Konstantinov's investigative work began in 1992 when he published a series of reports in the local daily newspaper Smena. Organized crime was rampant, with contract killings in St. Petersburg commonplace.

"The newspaper's management was reluctant to hire me: They suspected that I was in some way affiliated with the security services because I graduated from the Oriental Studies department at the St. Petersburg State University and worked as a translator for the army, including three years in Libya," the writer recalled. "In the end, they did hire me, but they firmly refused to let me cover politics. I knew nothing about the economy, and I had very little competence in culture and the arts. I have hated sports since my childhood and so the only topic that was left was crime — and it also happened to be vacant, as no other writers appeared to be interested."

When the first edition of Konstantinov's first book, "Banditsky Petersburg," came out in the mid-1990s, it was used as a handy manual for businessmen and politicians alike, as well as anyone who needed to navigate the murky waters of the seemingly gang-like business and political scene in the city. The demand for the chronicle has been impressive, with the sales of various editions exceeding 2 million copies.

The book's stinging title, "Gangland St. Petersburg," soon became a humiliating nickname for the city as gang wars raged across town. The nickname stuck, and it was used heavily across Russia by the critics of the city's government, which was incapable of combating organized crime efficiently.

"Gangland St. Petersburg" is also the name of popular television series, loosely based on Konstantinov's crime fiction stories, which hit screens in 2000. At the time, Konstantinov was frequently accused of being responsible for concocting the image of St. Petersburg as the criminal capital of Russia.

A lot of people would come up to him to tell him off, saying things like: "Is it really that much fun to indulge in all things dirty?"

"That was so unfair. Blaming me for writing a popular book about crime is just as pointless as accusing Mikhail Kalashnikov of making a weapon that became one of the most internationally established Russian brands," Konstantinov said. "The truth is that we simply did a good job. And I, for one, am not the slightest bit ashamed."

Asked about the changing pattern of organized crime in Russia and if events are ever going to be as thrilling and brutal as they were in the early 1990s, Konstantinov said that the social and political changes are irreversible.

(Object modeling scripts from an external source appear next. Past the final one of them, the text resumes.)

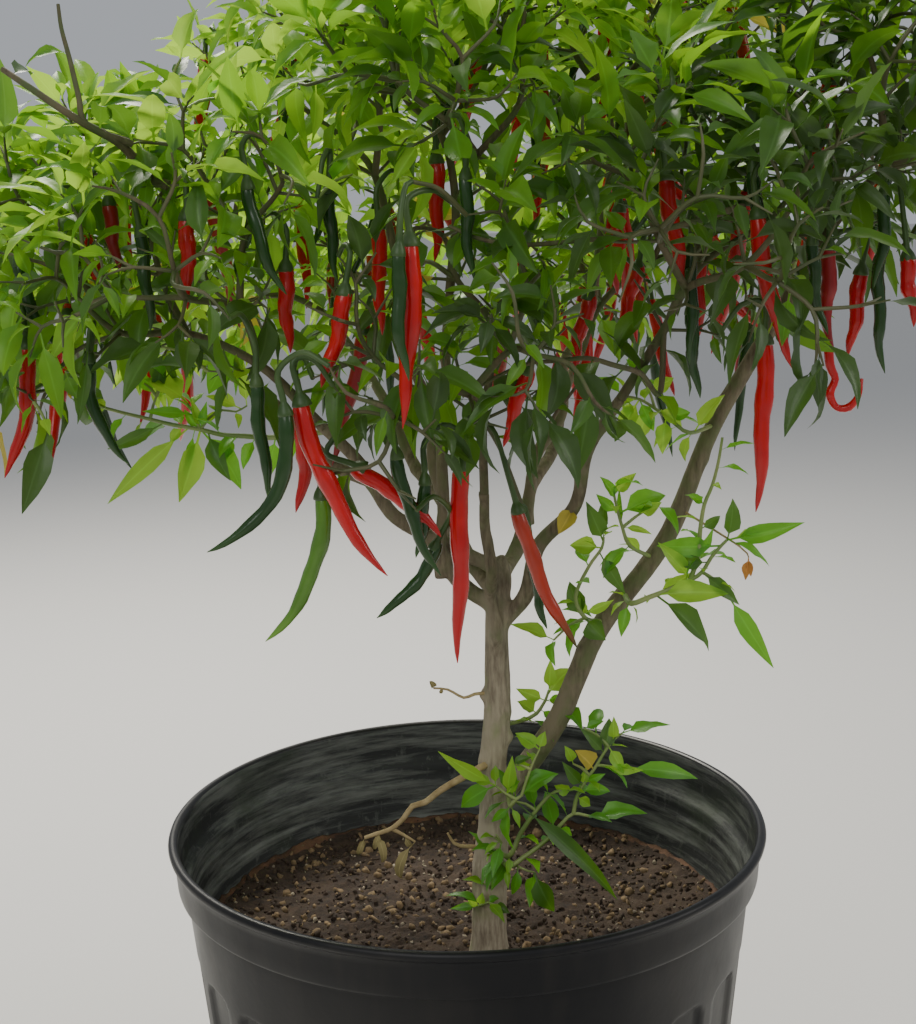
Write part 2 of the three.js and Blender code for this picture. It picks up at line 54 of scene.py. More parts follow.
# Camera, floor and light
# The plant is seen from the height of its crown, a little from above, at arm's length.
# It stands on a pale floor under one large soft lamp behind and above it, and fill from the front.
CAMERA_PLACE = (0.0, -0.8429, 0.6353)
CAMERA_DOWN = math.radians(10.90)
CAMERA_YAW = math.radians(-0.07)
CAMERA_ROLL = math.radians(-1.29)
CAMERA_LENS = 52.73

camera_data = bpy.data.cameras.new("camera")
camera_data.sensor_width = 36
camera_data.lens = CAMERA_LENS
camera_data.clip_end = 400
camera = bpy.data.objects.new("camera", camera_data)
bpy.context.collection.objects.link(camera)
ahead = Vector((
    math.sin(CAMERA_YAW) * math.cos(CAMERA_DOWN),
    math.cos(CAMERA_YAW) * math.cos(CAMERA_DOWN),
    -math.sin(CAMERA_DOWN),
))
level = Vector((math.cos(CAMERA_YAW), -math.sin(CAMERA_YAW), 0))
upright = level.cross(ahead)
across = level * math.cos(CAMERA_ROLL) + upright * math.sin(CAMERA_ROLL)
above = upright * math.cos(CAMERA_ROLL) - level * math.sin(CAMERA_ROLL)
turn = Matrix((across, above, -ahead)).transposed().to_4x4()
camera.matrix_world = Matrix.Translation(CAMERA_PLACE) @ turn
bpy.context.scene.camera = camera


def plain_finish(name, colour, roughness=0.5):
    """A new material, its tree, and its shader with the colour and roughness set."""
    material = bpy.data.materials.new(name)
    material.use_nodes = True
    shader = material.node_tree.nodes["Principled BSDF"]
    shader.inputs["Base Color"].default_value = (*colour, 1)
    shader.inputs["Roughness"].default_value = roughness
    return material, material.node_tree, shader


floor_mesh = bpy.data.meshes.new("floor")
FLOOR_HALF = 90.0
floor_mesh.from_pydata(
    [(x * FLOOR_HALF, y * FLOOR_HALF, 0) for x, y in ((-1, -1), (1, -1), (1, 1), (-1, 1))], [], [(0, 1, 2, 3)]
)
floor_mesh.materials.append(plain_finish("pale_floor", (0.62, 0.61, 0.59), 0.8)[0])
floor = bpy.data.objects.new("floor", floor_mesh)
bpy.context.collection.objects.link(floor)

world = bpy.data.worlds.new("studio")
world.use_nodes = True
world.node_tree.nodes["Background"].inputs["Color"].default_value = (0.80, 0.84, 0.90, 1)
world.node_tree.nodes["Background"].inputs["Strength"].default_value = 0.5
bpy.context.scene.world = world

LAMPS = (
    ("key", (-0.7, 1.5, 2.2), 0.9, 88, (1.0, 0.96, 0.86)),
    ("fill", (-0.9, -2.3, 1.9), 1.6, 24, (1.0, 0.98, 0.95)),
    ("side", (1.9, -0.5, 1.5), 1.0, 12, (1.0, 0.97, 0.92)),
)
for name, place, size, power, colour in LAMPS:
    lamp_data = bpy.data.lights.new(name, "AREA")
    lamp_data.size = size
    lamp_data.energy = power
    lamp_data.color = colour
    lamp = bpy.data.objects.new(name, lamp_data)
    lamp.location = place
    lamp.rotation_euler = (Vector((0, 0, 0.5)) - Vector(place)).to_track_quat("-Z", "Y").to_euler()
    bpy.context.collection.objects.link(lamp)


# Pot
# A round nursery pot, blown in thin black plastic: a rolled rim on a collar, and a tapered side
# with recessed panels between ribs. The inside is stained by hard water above the potting mix.
MM = 0.001
POT_HEIGHT = 290
RIM_RADIUS = 175
FOOT_RADIUS = 140
SIDE_TOP_RADIUS = 166
COLLAR_FOOT = 262
PANELS = 24
WALL = 5.2
PANEL_FOOT = 14
PANEL_TOP = 224
PANEL_DEPTH = 2.2
PANEL_HALF = 14.2
PANEL_HALF_AT = 155
PANEL_CORNER = 9
PANEL_EDGE = 3.2
POT_COLUMNS = 16 * PANELS


def smooth_step(value, low, high):
    t = np.clip((value - low) / (high - low), 0, 1)
    return t * t * (3 - 2 * t)


def new_piece(name, mesh, *materials):
    """Links a mesh as an object at the origin, smooth shaded, with its materials."""
    for material in materials:
        mesh.materials.append(material)
    mesh.polygons.foreach_set("use_smooth", np.ones(len(mesh.polygons), bool))
    mesh.update()
    piece = bpy.data.objects.new(name, mesh)
    bpy.context.collection.objects.link(piece)
    return piece


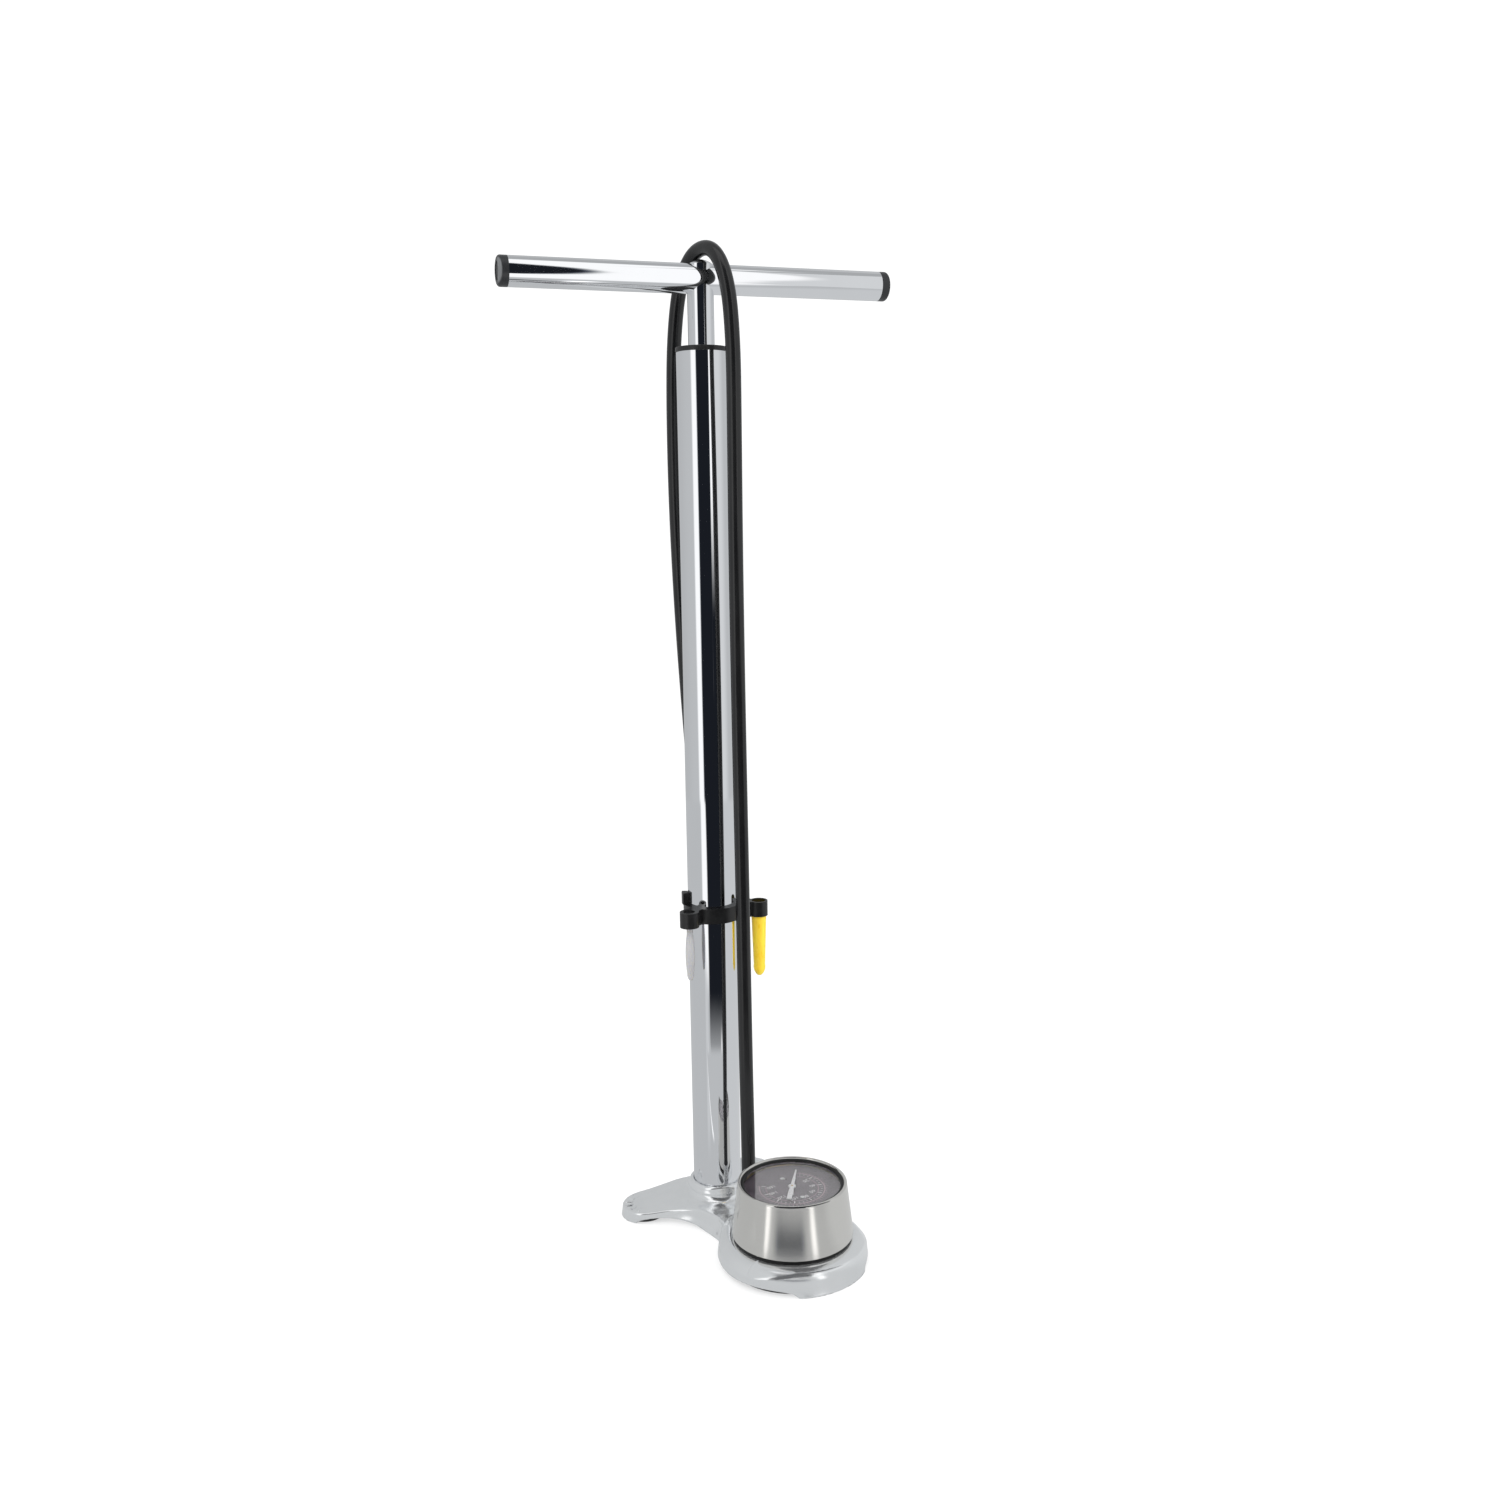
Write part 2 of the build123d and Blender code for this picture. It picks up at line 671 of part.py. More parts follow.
with BuildPart() as hose_nipple:
    with Locations((0, nipple_y, 10.5)):
        Cylinder(4.0, nipple_boss - 10.5, align=(Align.CENTER, Align.CENTER, Align.MIN))
    with BuildSketch(Plane((0, nipple_y, nipple_boss))):
        RegularPolygon(6, 6, major_radius=False)
    extrude(amount=hose_start - 0.8 - nipple_boss)
    with Locations((0, nipple_y, hose_start - 0.8)):
        Cylinder(hose_bore_r, 11, align=(Align.CENTER, Align.CENTER, Align.MIN))
    with Locations((0, nipple_y, 8)):
        Cylinder(1.5, 40, align=(Align.CENTER, Align.CENTER, Align.MIN), mode=Mode.SUBTRACT)
save(hose_nipple.part, "hose_nipple")

def crimped_sleeve(bottom, axis_y, axis_x=0.0):
    """Sleeve pressed on to the hose's end, with a chamfered lip at its top."""
    lip = [(6.6, bottom + 10.6), (5.9, bottom + 11.6), (hose_r, bottom + 11.6)]
    return turned([(hose_r, bottom), (6.6, bottom), *lip], axis_y, axis_x)


save(crimped_sleeve(hose_start - 0.6, nipple_y), "hose_ferrule_base")
save(crimped_sleeve(hose_end - 0.6, head_at[1], head_at[0]), "hose_ferrule_head")

hose_points = [
    (0, nipple_y, hose_start),
    (0, nipple_y, 60),
    (0.5, -38.4, 120),
    (0.8, -37.1, 235),
    (0.6, -35.9, 365),
    (0.3, -35.7, 480),
    (0, -37.0, 570),
    (0, -37.2, 625),
    (0, -32.2, 664),
    (0, -16.5, 687.4),
    (0, 7.0, 688.3),
    (0, 23.0, 669.5),
    (0, 30.4, 634),
    (0, 33.2, 588),
    (0, 33.5, 520),
    (0.4, 30.9, 440),
    (1.6, 28.0, 372),
    (4.8, 26.8, 318),
    (head_at[0], head_at[1], 284),
    (head_at[0], head_at[1], hose_end),
]


def corner_radii(points):
    """Largest radius that each corner's two runs leave room for."""
    radii = []
    for before, at, after in zip(points, points[1:], points[2:]):
        run_in = Vector(at) - Vector(before)
        run_out = Vector(after) - Vector(at)
        half_turn = math.radians(run_in.get_angle(run_out)) / 2
        radii.append(0.45 * min(run_in.length, run_out.length) / math.tan(half_turn))
    return radii


hose_radii = corner_radii(hose_points)
with BuildPart() as hose:
    with BuildLine():
        hose_path = FilletPolyline(*hose_points, radius=hose_radii)
    with BuildSketch(Plane(hose_path @ 0, z_dir=hose_path % 0)):
        Circle(hose_r)
        Circle(hose_bore_r, mode=Mode.SUBTRACT)
    sweep(path=hose_path)
save(hose.part, "hose")
hose_section = math.pi * (hose_r**2 - hose_bore_r**2)
print("hose corner radii", [round(radius, 1) for radius in hose_radii])
volume_ratio = hose.part.volume / hose_section / hose_path.length
print("hose length", round(hose_path.length, 1), "volume ratio", round(volume_ratio, 4))

# ---------------------------------------------------------------- pump head

head_r = 8.5
head_top = hose_end - 2
head_bottom = 212.0
pin_x = 10.2
pin_z = 246.0
plunger_bottom = 233.0
plunger_top = pin_z - 1.6
ear_half = 5.6
slot_half = 3.6
lever_half = 3.3
head_plane = Plane((head_at[0], head_at[1], 0))
head_side = Plane((head_at[0], head_at[1], 0), x_dir=(1, 0, 0), z_dir=(0, -1, 0))
with BuildPart() as head_body:
    with BuildSketch(head_plane.offset(head_bottom)):
        Circle(head_r)
    extrude(amount=head_top - head_bottom)
    fillet(head_body.edges().group_by(Axis.Z)[-1], radius=1.2)
    # ears that hold the lever's pin
    with BuildSketch(head_side):
        with Locations((8.6, pin_z)):
            RectangleRounded(9.6, 9, 2)
    extrude(amount=ear_half, both=True)
    with BuildSketch(head_plane.offset(head_top)):
        Circle(hose_bore_r)
    extrude(amount=10)
    with BuildSketch(head_plane.offset(head_bottom)):
        Circle(5.6)
    extrude(amount=pin_z + 1.4 - head_bottom, mode=Mode.SUBTRACT)
    with BuildSketch(head_side):
        with Locations((9.5, pin_z + 1.4)):
            Rectangle(14, 12)
    extrude(amount=slot_half, both=True, mode=Mode.SUBTRACT)
    with BuildSketch(head_side):
        with Locations((pin_x, pin_z)):
            Circle(1.5)
    extrude(amount=head_r, both=True, mode=Mode.SUBTRACT)
save(head_body.part, "head_body")

with BuildPart() as lever_pin:
    with BuildSketch(head_side):
        with Locations((pin_x, pin_z)):
            Circle(1.5)
    extrude(amount=ear_half, both=True)
save(lever_pin.part, "lever_pin")

with BuildPart() as head_lever:
    with BuildSketch(head_side):
        with BuildLine():
            Polyline(
                (pin_x - 1.2, pin_z + 3),
                (pin_x - 1.2, pin_z + 37),
                (pin_x + 1.8, pin_z + 39),
                (pin_x + 3.2, pin_z + 36),
                (pin_x + 3.3, pin_z),
                (pin_x, pin_z - 1.3),
                (pin_x - 6.2, pin_z - 1.3),
                (pin_x - 6.2, pin_z + 1.3),
                (pin_x - 3.2, pin_z + 1.5),
                close=True,
            )
        make_face()
        with Locations((pin_x, pin_z)):
            Circle(3.3)
            Circle(1.5 + running, mode=Mode.SUBTRACT)
    extrude(amount=lever_half, both=True)
save(head_lever.part, "head_lever")

save(
    turned(corners_of(0, 5.3, plunger_bottom, plunger_top), head_at[1], head_at[0]),
    "head_plunger",
)
save(
    turned(corners_of(3.9, 5.6, head_bottom + 4, head_bottom + 16), head_at[1], head_at[0]),
    "head_gasket",
)
with BuildPart() as head_cap:
    with BuildSketch(head_plane.offset(head_bottom - 5)):
        Circle(head_r)
        Circle(4.4, mode=Mode.SUBTRACT)
    extrude(amount=5)
    with BuildSketch(head_plane.offset(head_bottom)):
        Circle(5.6)
        Circle(4.4, mode=Mode.SUBTRACT)
    extrude(amount=4)
    chamfer(head_cap.edges().group_by(Axis.Z)[0], 0.5)
save(head_cap.part, "head_cap")

# ---------------------------------------------------------------- accessory clip and adapters

cone_top = clip_top - 3
cone_socket_r = 6.5
bulb_socket_r = 6.8
cone_neck = 5.0
cone_air_r = 1.2
bulb_neck = 4.0
bulb_air_r = 0.9
with BuildPart() as accessory_clip:
    with BuildSketch(level(clip_bottom)):
        Circle(clip_r)
        with Locations(cone_at):
            Circle(cone_socket_r)
        with Locations(bulb_at):
            Circle(bulb_socket_r)
        with Locations(head_at):
            Circle(head_r + 2.6)
        for socket_at in (cone_at, bulb_at):
            with Locations((socket_at[0] / 2, socket_at[1] / 2)):
                Rectangle(math.hypot(*socket_at), 9, rotation=math.degrees(math.atan2(socket_at[1], socket_at[0])))
        Circle(barrel_r, mode=Mode.SUBTRACT)
        with Locations(head_at):
            Circle(head_r, mode=Mode.SUBTRACT)
        with Locations((head_at[0] + 2.6, head_at[1] + 11)):
            Rectangle(13, 12, mode=Mode.SUBTRACT)
        with Locations(cone_at):
            Circle(cone_neck + running, mode=Mode.SUBTRACT)
        with Locations(bulb_at):
            Circle(bulb_neck + running, mode=Mode.SUBTRACT)
    extrude(amount=clip_top - clip_bottom)
    with BuildSketch(Plane.XY.offset(clip_top)):
        with BuildLine():
            inner = CenterArc((0, 0), barrel_r, 142, 24)
            outer = CenterArc((0, 0), clip_r + 1.2, 142, 24)
            Line(inner @ 0, outer @ 0)
            Line(inner @ 1, outer @ 1)
        make_face()
    extrude(amount=finger_tab)
    tab_top = accessory_clip.faces().sort_by(Axis.Z)[-1]
    fillet(tab_top.edges(), radius=1.2)
save(accessory_clip.part, "accessory_clip")

cone_tip = 180.9
shoulder_z = clip_bottom - 0.3
with BuildPart() as cone_adapter:
    with BuildSketch(Plane((*cone_at, 0), x_dir=(1, 0, 0), z_dir=(0, -1, 0))):
        with BuildLine():
            plug = Polyline((0, cone_top), (cone_neck, cone_top), (cone_neck, shoulder_z), (5.4, shoulder_z))
            Line(plug @ 1, (4.2, cone_tip + 8))
            ThreePointArc((4.2, cone_tip + 8), (3.4, cone_tip + 2.4), (1.6, cone_tip))
            Polyline((1.6, cone_tip), (0, cone_tip), (0, cone_top))
        make_face()
    revolve(axis=Axis((*cone_at, 0), (0, 0, 1)))
    with Locations((*cone_at, cone_tip - 1)):
        Cylinder(cone_air_r, 80, align=(Align.CENTER, Align.CENTER, Align.MIN), mode=Mode.SUBTRACT)
save(cone_adapter.part, "cone_adapter")

bulb_tip = 187.1
with BuildPart() as bulb_adapter:
    with BuildSketch(Plane((*bulb_at, 0), x_dir=(1, 0, 0), z_dir=(0, -1, 0))):
        with BuildLine():
            plug = Polyline((0, cone_top), (bulb_neck, cone_top), (bulb_neck, shoulder_z), (2.2, shoulder_z))
            Line(plug @ 1, (2.2, shoulder_z - 5))
            ThreePointArc((2.2, shoulder_z - 5), (3.3, bulb_tip + 17), (2.4, bulb_tip + 4))
            ThreePointArc((2.4, bulb_tip + 4), (2.0, bulb_tip + 1.4), (1.2, bulb_tip))
            Polyline((1.2, bulb_tip), (0, bulb_tip), (0, cone_top))
        make_face()
    revolve(axis=Axis((*bulb_at, 0), (0, 0, 1)))
    with Locations((*bulb_at, bulb_tip - 1)):
        Cylinder(bulb_air_r, 80, align=(Align.CENTER, Align.CENTER, Align.MIN), mode=Mode.SUBTRACT)
save(bulb_adapter.part, "bulb_adapter")
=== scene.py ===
import math

import bpy
import numpy as np
from mathutils import Matrix, Vector


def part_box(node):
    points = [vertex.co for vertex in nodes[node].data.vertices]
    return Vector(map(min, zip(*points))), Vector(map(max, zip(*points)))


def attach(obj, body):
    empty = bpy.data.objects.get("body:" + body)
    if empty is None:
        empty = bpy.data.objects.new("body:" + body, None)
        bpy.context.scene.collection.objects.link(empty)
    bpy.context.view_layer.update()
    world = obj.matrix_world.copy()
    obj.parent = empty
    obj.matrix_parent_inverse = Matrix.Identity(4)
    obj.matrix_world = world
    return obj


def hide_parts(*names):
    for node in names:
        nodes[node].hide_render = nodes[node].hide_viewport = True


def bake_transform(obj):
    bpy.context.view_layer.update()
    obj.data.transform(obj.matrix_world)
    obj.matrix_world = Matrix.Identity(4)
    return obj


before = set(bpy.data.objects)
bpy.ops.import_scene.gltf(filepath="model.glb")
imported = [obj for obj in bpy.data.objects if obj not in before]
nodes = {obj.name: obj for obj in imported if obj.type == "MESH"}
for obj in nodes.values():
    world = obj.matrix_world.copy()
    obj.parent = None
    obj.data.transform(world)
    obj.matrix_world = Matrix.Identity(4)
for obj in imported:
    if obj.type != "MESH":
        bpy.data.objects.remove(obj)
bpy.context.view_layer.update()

MM = 0.001


def centre_of(node):
    """Middle of a CAD node's box."""
    low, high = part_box(node)
    return (low + high) / 2


gauge = centre_of("gauge_housing")
barrel_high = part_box("barrel")[1]
barrel_r = barrel_high.x

# ---------------------------------------------------------------- camera

CAMERA_AZIMUTH = math.radians(-35.75)
CAMERA_ELEVATION = math.radians(9.71)
CAMERA_ROLL = math.radians(-0.82)
CAMERA_DISTANCE = 0.99954
TARGET_RIGHT = 0.02889
TARGET_HEIGHT = 0.34765
SENSOR = 36.0
LENS = 33.82
CLIP_START = 0.01

back = Vector((
    math.sin(CAMERA_AZIMUTH) * math.cos(CAMERA_ELEVATION),
    -math.cos(CAMERA_AZIMUTH) * math.cos(CAMERA_ELEVATION),
    math.sin(CAMERA_ELEVATION),
))
level_right = Vector((math.cos(CAMERA_AZIMUTH), math.sin(CAMERA_AZIMUTH), 0))
level_up = back.cross(level_right)
camera_right = level_right * math.cos(CAMERA_ROLL) + level_up * math.sin(CAMERA_ROLL)
camera_up = level_up * math.cos(CAMERA_ROLL) - level_right * math.sin(CAMERA_ROLL)
camera_spot = back * CAMERA_DISTANCE + level_right * TARGET_RIGHT + Vector((0, 0, TARGET_HEIGHT))

camera_data = bpy.data.cameras.new("camera")
camera_data.sensor_width = SENSOR
camera_data.lens = LENS
camera_data.clip_start = CLIP_START
camera = bpy.data.objects.new("camera", camera_data)
camera_turn = Matrix((camera_right, camera_up, back)).transposed().to_4x4()
camera.matrix_world = Matrix.Translation(camera_spot) @ camera_turn
bpy.context.scene.collection.objects.link(camera)
bpy.context.scene.camera = camera

# ---------------------------------------------------------------- mesh helpers


def add_mesh(name, points, faces, smooth_angle=None):
    """New object from points in metres; edges sharper than smooth_angle stay crisp."""
    mesh = bpy.data.meshes.new(name)
    mesh.from_pydata([tuple(p) for p in points], [], [tuple(f) for f in faces])
    mesh.validate()
    mesh.polygons.foreach_set("use_smooth", [True] * len(mesh.polygons))
    if smooth_angle is not None:
        mesh.set_sharp_from_angle(angle=math.radians(smooth_angle))
    mesh.update()
    made = bpy.data.objects.new(name, mesh)
    bpy.context.scene.collection.objects.link(made)
    return made


def revolve(name, profile, axis, around, smooth_angle):
    """Solid of revolution about a vertical axis, from a closed loop of (radius, height)."""
    points, faces = [], []
    count = len(profile)
    for turn in range(around):
        angle = 2 * math.pi * turn / around
        for radius, height in profile:
            points.append((axis[0] + radius * math.cos(angle), axis[1] + radius * math.sin(angle), height))
    for turn in range(around):
        here, there = turn * count, (turn + 1) % around * count
        for i in range(count):
            j = (i + 1) % count
            faces.append((here + i, there + i, there + j, here + j))
    return add_mesh(name, points, faces, smooth_angle)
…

"The major reason behind what seemed like an unstoppable series of shootings in the streets of St. Petersburg, and the firm grip of criminal clans over local business, was that post-Soviet Russia was a very weak and unstable country," Konstantinov explained. "The authorities were unable to control society, and criminal gangs assumed that role, providing 'protection' for businesses from other clans. Now, the Russian state is perhaps even excessively strong. But this means it will not allow, under any circumstances, any gangs to replace it or perform the functions of the state."

The gangland phenomenon began to die around the year 2000, he said. "The time of in-your-face street killings is not going to come back because the country's political and business environment has changed. It is a bit of shame, though, that law enforcement agencies played such a modest role in fighting this."

For a year now, Konstantinov has been working as an unpaid adviser to Georgy Poltavchenko, the St. Petersburg governor. "I had been originally offered a full time job as the head of the Culture Committee of the city administration but I turned it down: It is essential for me to keep the liberty in what I do from making my own decision to deciding my own working hours," Konstantinov said. "But when I was later approached with the proposal of an adviser role, I agreed because essentially it creates no limitations for me and it makes my voice and opinion heard when the governor finds it necessary."

These days, Konstantinov's professional interests are shifting from organized crime to history. His most recent project is the launch of a new history magazine, "Vash Tainy Sovietnik" (Your Secret Adviser), which is dedicated to the history of St. Petersburg.

The magazine's first issue has just been released and covers a series of intriguing topics.

"With the magazine, our goal is not to make a scientific kind of publication: We want to offer entertaining and engaging reading for those who have an interest in history and, ultimately, our ambition is to get more and more people curious and excited about the history of St. Petersburg and the many hidden stories and secrets that the great city contains."